Graphene Paper Decorated with a 2D Array of Dendritic Platinum Nanoparticles for Ultrasensitive Electrochemical Detection of Dopamine Secreted by Live Cells

Abstract

To circumvent the bottlenecks of non-flexibility, low sensitivity, and narrow workable detection range of conventional biosensors for biological molecule detection (e.g., dopamine (DA) secreted by living cells), a new hybrid flexible electrochemical biosensor has been created by decorating closely packed dendritic Pt nanoparticles (NPs) on freestanding graphene paper. This innovative structural integration of ultrathin graphene paper and uniform 2D arrays of dendritic NPs by tailored wet chemical synthesis has been achieved by a modular strategy through a facile and delicately controlled oil-water interfacial assembly method, whereby the uniform distribution of catalytic dendritic NPs on the graphene paper is maximized. In this way, the performance is improved by several orders of magnitude. The developed hybrid electrode shows a high sensitivity of 2 μA cm(-2) μM(-1), up to about 33 times higher than those of conventional sensors, a low detection limit of 5 nM, and a wide linear range of 87 nM to 100 μM. These combined features enable the ultrasensitive detection of DA released from pheochromocytoma (PC 12) cells. The unique features of this flexible sensor can be attributed to the well-tailored uniform 2D array of dendritic Pt NPs and the modular electrode assembly at the oil-water interface. Its excellent performance holds much promise for the future development of optimized flexible electrochemical sensors for a diverse range of electroactive molecules to better serve society.

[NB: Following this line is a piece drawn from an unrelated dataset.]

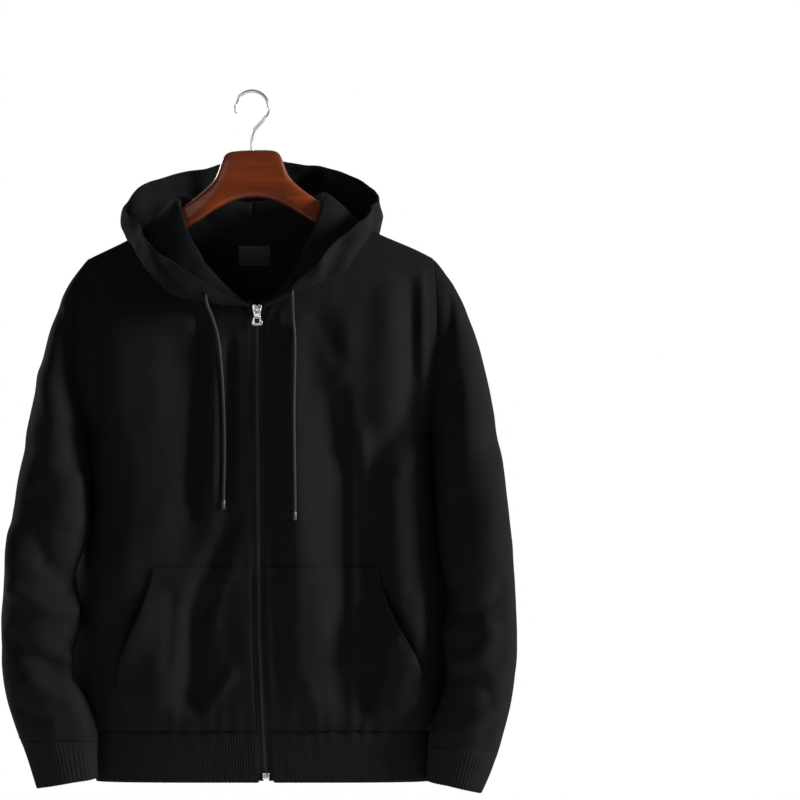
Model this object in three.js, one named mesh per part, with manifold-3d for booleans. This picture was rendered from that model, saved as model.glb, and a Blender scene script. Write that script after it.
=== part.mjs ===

Keywords: dopamine; graphene; living cells; platinum; sensors.

Figure 1

Schematic illustration of the fabrication of hybrid electrodes and their electrochemical sensing response towards DA released from living PC 12 cells.

Figure 2

(A, B) TEM images of a 2D assembled film of dendritic Pt NPs at low and high magnifications, respectively. (C) HRTEM image of a dendritic Pt NP.

Figure 3

A, B) Cross‐sectional SEM images of dendritic Pt NPs‐decorated rGO paper electrode at low and high magnifications, respectively. C) Top‐view SEM image of dendritic Pt NPs‐decorated rGO paper electrode. D) XRD patterns of rGO and Pt/rGO paper electrodes.

Figure 4

A) CV curves of the hybrid Pt/rGO paper electrode and a Pt foil electrode in 1 m H₂SO₄. Scan rate: 100 mV s⁻¹. The inset shows impedance plots of rGO and hybrid Pt/rGO paper electrodes in 0.1 m KCl containing 1.0 mm K₃Fe(CN)₆ and 1.0 mm K₄Fe(CN)₆. B) DPV curves of the hybrid electrode in blank bath solution and bath solution containing 0.15 mm AA, 0.003 mm DA, and 0.15 mm UA, showing the feasibility of selective detection.

Figure 5

A) DPV curves of rGO and Pt/rGO paper electrodes in PBS (0.1 m, pH 7.4) containing DA. B) CVs of the Pt/rGO paper electrode at different scan rates in PBS (0.1 m, pH 7.4) containing 10 μm DA. The inset shows the dependence of redox peak current density on the potential sweep rate. C) DPV responses to various concentrations of DA at the Pt/rGO paper electrode. The inset shows DPV curves at low concentrations of DA. It should be noted that not all of the curves at different concentrations are shown for the sake of clarity. D) Relationship between DPV current density and DA concentration. The inset shows the equivalent plot for low concentrations of DA.

Figure 6

A) Cell viability testing of the hybrid Pt/rGO paper working electrode after co‐culturing with PC 12 cells for several hours. B) DPV responses (from a to d) of the Pt/rGO paper electrode in a microplate well with cultured PC 12 cells in the presence of 0 mm (a), 35 mm (b), 85 mm (c), and 105 mm (d) K⁺ solution.